The injuries caused to Mr. Wylie included a lacerated lip, a lost tooth, one loose tooth, and a broken jaw.
These amounted to ‘grievous bodily injuries’. But the Judge could not attribute who caused the grievous bodily injuries between Mr. Markou and the person who committed the second assault. The Judge was able to attribute at least the lesser serious injury of actual bodily harm as injuries attributed by Mr. Markou. And on that basis, Mr. Markou was found to be guilty of the lesser serious offence of assault occasioning actual bodily harm in company instead.
THE RESULT ON APPEAL
The initial Judge who made this finding actually applied the wrong test to determine whether Mr. Markou was in fact “in company” when occasioning actual bodily harm to Mr. Wylie.
Because the initial trial Judge mistakenly applied the wrong test for what amounts to ‘in company’, when this case was appealed to the Supreme Court of the Court of Criminal Appeal, the appeal court found that there was in fact no evidence that supported that Mr. Markou was “in company” at the time. There was no evidence that Mr. Markou and Lillas shared a ‘common purpose’ to assault Mr. Wylie.
This meant that Mr. Markou should not have been found guilty even of the offence of ‘assault occasioning actual bodily harm in company’. As a result, because Mr. Markou did not act ‘in company’ with Lillas, the appeal was successful on this basis. The conviction was accordingly quashed.

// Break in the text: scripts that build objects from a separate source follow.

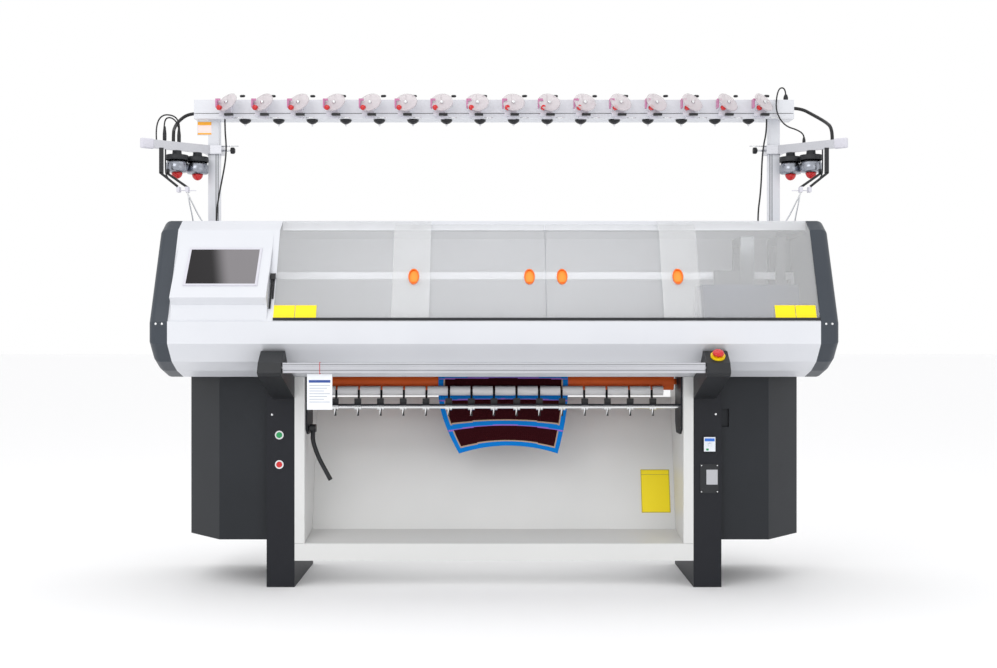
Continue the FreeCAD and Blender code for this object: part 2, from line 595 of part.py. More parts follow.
# Yarn rails on end posts, and two yarn carriers that hang in the knitting gap
rail_parts = []
for word, side in SIDES.items():
    rail_y = centred(f"gap_y + {side} * rail_spread", "rail_width")
    rail_parts.append(block(f"{word}_yarn_rail", ("-yarn_rail_half", "yarn_rail_half"), rail_y,
                            ("yarn_rail_low", "yarn_rail_high")))
    rail_parts.append(block(f"{word}_rail_post",
                            side_span(side, "yarn_rail_half - rail_post", "yarn_rail_half"),
                            ("gap_y - rail_spread - rail_width", "gap_y + rail_spread + rail_width"),
                            (BEAM_TOP, "yarn_rail_low")))
node("yarn_rails", fuse("rail_frame", *rail_parts))
for number, (word, side) in enumerate(SIDES.items(), start=1):
    middle = "carrier_one_x" if side < 0 else "carrier_two_x"
    wide = centred(middle, "carrier_width")
    face = f"gap_y + {side} * (rail_spread + rail_width / 2 + carrier_play)"
    inner = f"gap_y + {side} * (rail_spread - rail_width / 2 - carrier_play)"
    rim = f"({face}) + {side} * carrier_hook"
    low, high = (rim, inner) if side < 0 else (inner, rim)
    arm = (rim, face) if side < 0 else (face, rim)
    lip = (f"({inner})", f"({inner}) + 4") if side < 0 else (f"({inner}) - 4", f"({inner})")
    top = "yarn_rail_high + carrier_play"
    foot = [("gap_y", "carrier_tip"), (rim, "carrier_tip + 55"), (rim, "carrier_tip + 70"),
            (face, "carrier_tip + 70"), ("gap_y + 1", "carrier_tip + 4")]
    node(f"yarn_carrier_{number}", fuse(f"{word}_carrier",
         block(f"{word}_carrier_arm", wide, arm, ("carrier_tip + 64", f"{top} + carrier_hook")),
         block(f"{word}_carrier_cap", wide, (f"{low} - (4 * {int(side > 0)})",
                                             f"{high} + (4 * {int(side < 0)})"),
               (top, f"{top} + carrier_hook")),
         block(f"{word}_carrier_lip", wide, lip, ("yarn_rail_low + 8", f"{top} + 1")),
         prism(f"{word}_carrier_foot", "x", foot, *centred(middle, "carrier_width / 2"))))

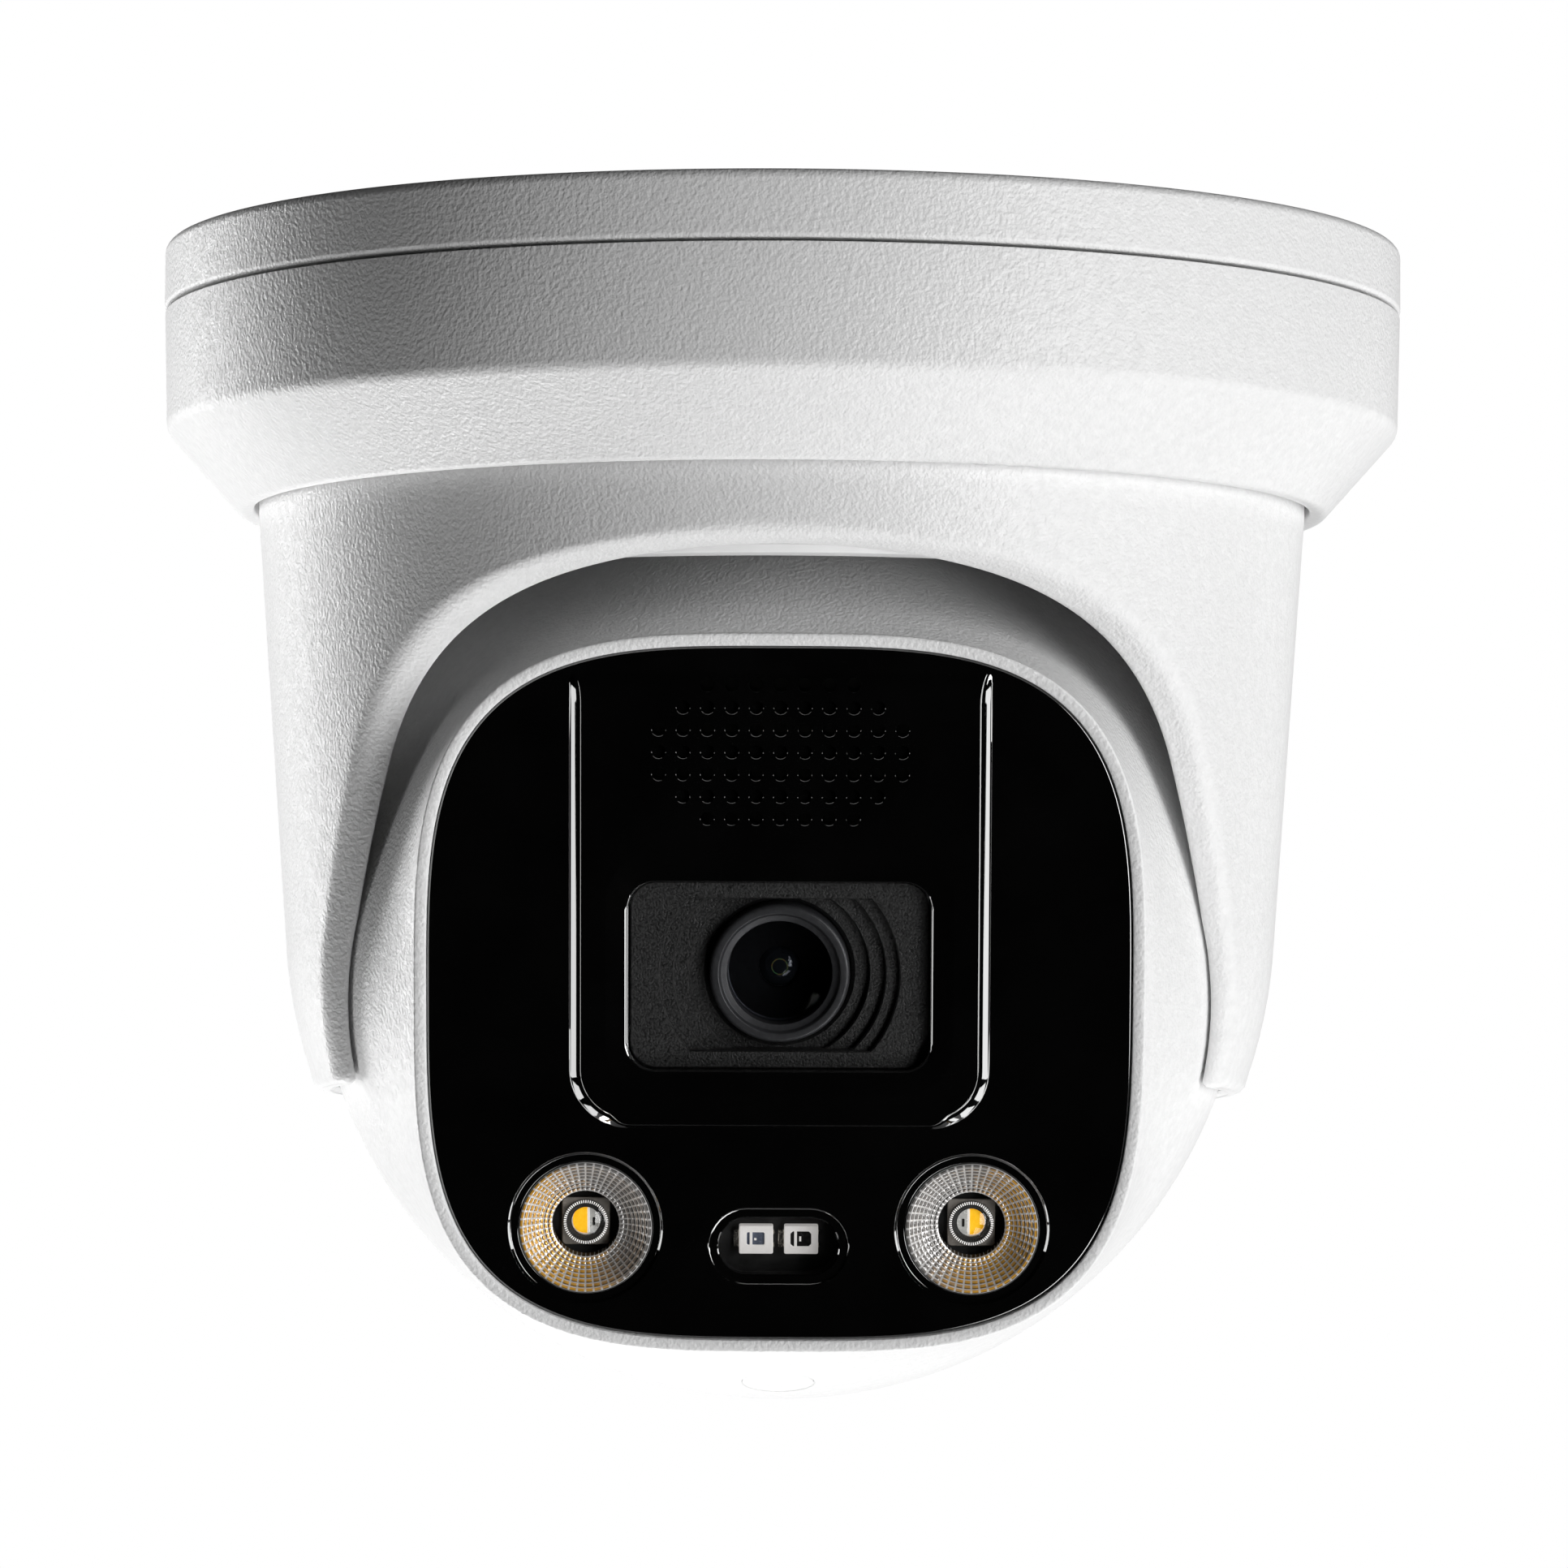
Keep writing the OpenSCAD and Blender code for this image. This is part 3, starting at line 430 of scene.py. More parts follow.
aluminium = finish("aluminium", (0.70, 0.70, 0.72), (0.78, 0.78, 0.79), (0.3, 0.45), 0.5, (0.008, 0.2),
                   metal=1.0, stretch=(1, 8, 1))
brass = finish("brass", (0.70, 0.50, 0.20), (0.78, 0.58, 0.26), (0.22, 0.36), 0.5, (0.004, 0.2), metal=1.0)
board = finish("circuit_board", (0.006, 0.055, 0.025), (0.012, 0.085, 0.040), (0.25, 0.4), 0.7,
               (0.02, 0.4))
copper = finish("copper", (0.45, 0.17, 0.06), (0.58, 0.25, 0.10), (0.25, 0.4), 0.3, (0.05, 0.2),
                metal=1.0, stretch=(0.3, 6, 6))
# Painted glow: the three LED finishes below have an emission, though the LEDs are not lit, so that they look
# as bright as under the lamps.
phosphor_glow = finish("phosphor_glow", (0.95, 0.52, 0.01), (1.0, 0.62, 0.03), (0.35, 0.5), 0.4, (0.01, 0.1),
                  Emission_Color=(1.0, 0.50, 0.01, 1), Emission_Strength=0.55)
# Painted glow on the white LED bodies, their dies, bars and the ridges round the small lenses.
package_glow = finish("led_package", (0.84, 0.82, 0.80), (0.90, 0.88, 0.86), (0.35, 0.5), 0.5, (0.01, 0.15),
                 Emission_Color=(1.0, 0.97, 0.94, 1), Emission_Strength=0.36)
# Painted glow on the bare metal half and tray of the light LEDs.
silver_glow = finish("led_silver_glow", 0.62, 0.80, (0.15, 0.3), 0.3, (0.02, 0.3), metal=0.5,
                Emission_Color=(0.8, 0.8, 0.78, 1), Emission_Strength=0.25)
pads = finish("solder_pads", (0.62, 0.60, 0.56), (0.78, 0.74, 0.66), (0.12, 0.3), 0.2, (0.05, 0.3),
              metal=0.9)
holder_grey = finish("light_holder", (0.17, 0.16, 0.145), (0.23, 0.21, 0.19), (0.15, 0.3), 0.8,
                     (0.01, 0.4))
chip_blue = finish("chip_blue", (0.16, 0.19, 0.27), (0.22, 0.25, 0.33), (0.15, 0.3), 0.4, (0.004, 0.1),
                   metal=0.3)
chip_dark = finish("chip_dark", (0.016, 0.015, 0.015), (0.03, 0.028, 0.028), (0.15, 0.3), 0.4,
                   (0.004, 0.1))
# Painted reflection: an amber to green ring at the middle of the inner lens stands in for the reflection in
# its coating.
coating_reflection = finish("painted_coating_reflection", (0.24, 0.12, 0.04), (0.04, 0.20, 0.08), (0.05, 0.15), 0.7, (0.01, 0.4))
# Painted reflection: a thin lighter ring at the rim of the inner lens stands in for the side lights
# reflected there.
edge_reflection = finish("painted_edge_reflection", (0.10, 0.10, 0.11), (0.45, 0.45, 0.48), (0.05, 0.2), 0.8, (0.01, 0.4))
filter_red = finish("infrared_glass", (0.28, 0.02, 0.05), (0.34, 0.03, 0.06), (0.03, 0.06), 2.0)
glass_dark = finish("dark_glass", (0.010, 0.012, 0.014), (0.014, 0.016, 0.018), (0.02, 0.04), 2.0)
pane = clear("clear_pane", (0.93, 0.93, 0.93), gloss=0.35)
coated = clear("coated_glass", (0.86, 0.87, 0.90), gloss=0.1)
clear_plastic = clear("clear_plastic", (0.97, 0.97, 0.96), gloss=0.9)


# ---------- base and trim ring ----------

slant_top = trim_top - trim_side_h
slant_low = slant_top - trim_slant_h
trim_in_r = hood_top_r + hood_gap
trim_side_r = base_r - trim_draft
inner_wall_r = base_r - 3.1
ledge_z = slant_top - trim_slant_h * 0.44
washer_bottom = flange_top + 0.35
washer_top = washer_bottom + 1.4
hub_out_r = flange_r + 0.2
hub_in_r = hub_out_r - 3.2
lug_z = washer_top + 4


def make_base():
    body = Shape().turned(outline([
        (0, 0, 0), (base_r, 0, 1.1), (base_r, -rim_h, 0.6), (inner_wall_r, -rim_h, 0.3),
        (inner_wall_r, -plate_t, 0.6), (hub_out_r, -plate_t, 0.6), (hub_out_r, washer_top, 0.3),
        (hub_in_r, washer_top, 0.3), (hub_in_r, -plate_t, 0.6), (0, -plate_t, 0)]), steps=256)
    for i in range(3):
        lug = 90 + 120 * i
        body.sector(inner_wall_r - 0.35, hub_out_r - 1, lug_z, lug_z + 2, lug, 14)
        body.sector(inner_wall_r - 0.5, hub_out_r - 1, lug_z, -plate_t + 1, lug + 15.5, 1.5)
    made = body.object("base_body")
    tool = Shape()
    tool.turned(bore_section(inlet_r, 2, -plate_t - 2), steps=64)
    screws = [Matrix.Translation((*circle_point(screw_circle_r, 30 + 120 * i), 0)) for i in range(3)]
    for place in screws:
        tool.turned(bore_section(screw_r, 2, -plate_t - 2), place, 32)
    combine(made, tool.object("hole_tool"))
    for place in screws:
        boss = Shape().turned(outline([
            (screw_r, -plate_t + 1, 0), (boss_r, -plate_t + 1, 0), (boss_r, -plate_t - 3, 0.5),
            (screw_r, -plate_t - 3, 0.3)]), place, 48).object("boss_tool")
        combine(made, boss, "UNION")
    piece(made, "base", powder, "white_housing", "mounting_base", flat=True)


def make_trim():
    lip = trim_low
    body = Shape().turned(outline([
        (base_r - 0.05, trim_top, 0.12), (trim_side_r, slant_top, 2.2),
        (trim_in_r + lip_round * 1.2, lip, lip_round * 0.9), (trim_in_r, lip + 0.35, lip_round * 0.4),
        (trim_in_r, ledge_z, 0), (flange_r + 0.35, ledge_z, 0), (flange_r + 0.35, flange_top - 0.4, 0),
        (inner_wall_r, flange_top + 2.6, 0), (inner_wall_r, trim_top, 0.3)], 10), steps=288)
    for i in range(3):
        body.sector(inner_wall_r + 1, hub_out_r + 0.35, lug_z + 2.35, lug_z + 4.35, 90 + 120 * i, 12)
    made = body.object("trim_body")
    bore = Matrix.Translation((0, 0, lug_z - 2.2)) @ Matrix.Rotation(math.radians(-90), 4, "X")
    tool = Shape().turned(bore_section(1.55, 50, 90), bore, 32)
    combine(made, tool.object("screw_tool"))
    piece(made, "trim", powder, "white_housing", "trim_ring")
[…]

WHAT DOES ‘IN COMPANY’ MEAN?
For the ‘in company’ element to be satisfied at law, there must be evidence beyond reasonable doubt as to the following:
(1) A ‘common purpose‘ between two or more persons to commit a crime: This requires there to be an implied or express understanding or arrangement between the participants that amounts to an agreement to commit a crime, and
(2) each participant who shares that common purpose must be physically present, in the sense they are sufficiently close, to encourage or support the other to commit the crime, or to intimidate or coerce the victim in relation to the crime, and
(3) if the accused does not intend to physically participate, then he/she at least makes his/her presence known to the victim; or if the victim is unaware of the accused’s presence, the accused at least has an intention to physically participate in furtherance of the common purpose.
In effect, the coercive effect of the group must operate, to embolden or reassure the offender in committing the crime, or to intimidate the victim into submission in order for the court to be satisfied that the accused was ‘in company’.
The meaning of what constitutes ‘in company’ was outlined in the case of R v Button  NSWCCA 159; 54 NSWLR 455 where Kirby J proposed guidelines to what may constitute ‘in company’.
Unless ‘in company’ is an element of the offence/crime, an offender’s sentence will generally end up being heavier if he/she commits the offence whilst ‘in company’ as an aggravating factor.